The result is a panel where the steel shell and calcium sulphate core behave as a single composite element under load. Deflection tests under EN 12825 show that ECS panels exhibit 12 to 18 percent less center-point deflection than bare panels of identical core thickness and density — not because the core is stiffer, but because the shell engages in load distribution at deflection levels well below the yield point of the steel. In practical terms, the floor feels more solid underfoot and creaks less in high-traffic areas, which matters in open-plan offices and control rooms where acoustic comfort is part of the specification.

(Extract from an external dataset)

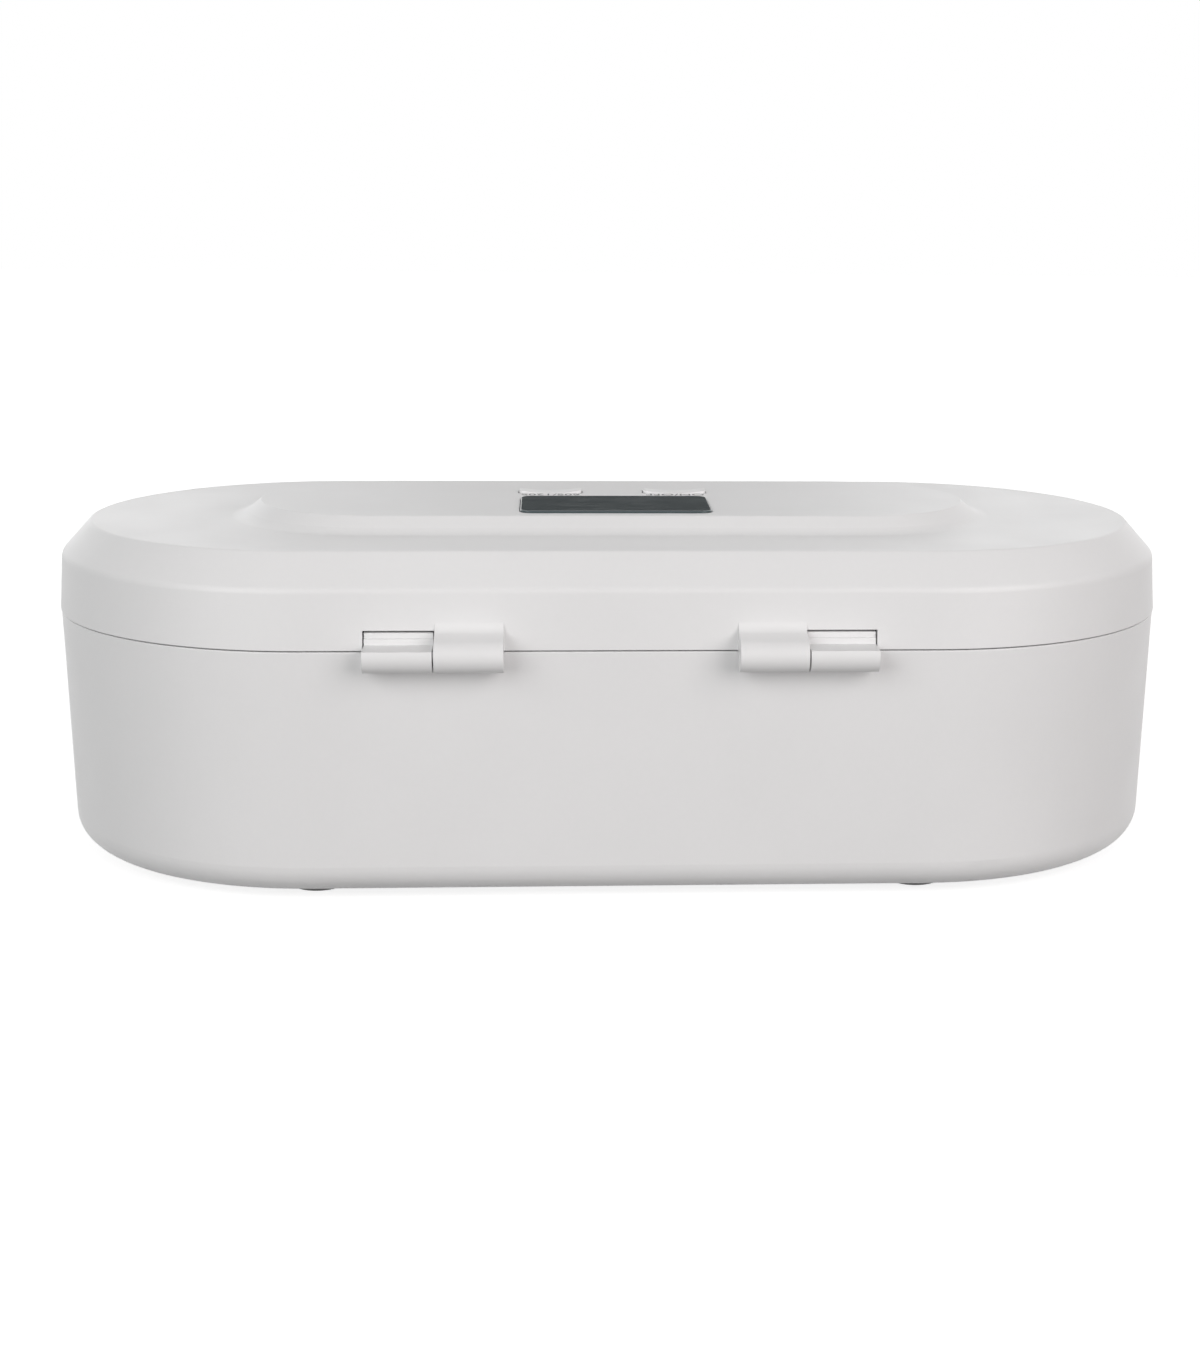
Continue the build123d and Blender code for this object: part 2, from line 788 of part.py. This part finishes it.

When to Specify ECS Over Bare Calcium Sulphate
The decision is not about which material is universally better. It is about matching the panel technology to the environmental and operational demands of the project. Bare calcium sulphate remains an excellent choice for climate-controlled data centers with stable humidity, low maintenance access frequency, and specifiers who prioritize lowest first cost. But for any project where humidity fluctuates, where panels will be lifted regularly for underfloor work, or where the floor must perform for thirty years without replacement, the encapsulated version pays for itself within the first maintenance cycle.
The premium for ECS over bare calcium sulphate typically ranges from 12 to 18 percent on a per-panel basis. When you factor in the eliminated edge repair costs, the extended service life, and the avoided PUE penalty from plenum leakage, the total cost of ownership crossover occurs between year two and year three. After that point, ECS is the cheaper system — every year for the remaining twenty-plus years of building life.
For procurement teams evaluating raised floor options for industrial, data center, or mixed-use projects, the question is no longer whether encapsulated calcium sulphate outperforms bare. The evidence — from laboratory testing, from long-term field monitoring, and from installations like Siemens Wuxi — is unambiguous. The question is whether your project can afford not to specify it.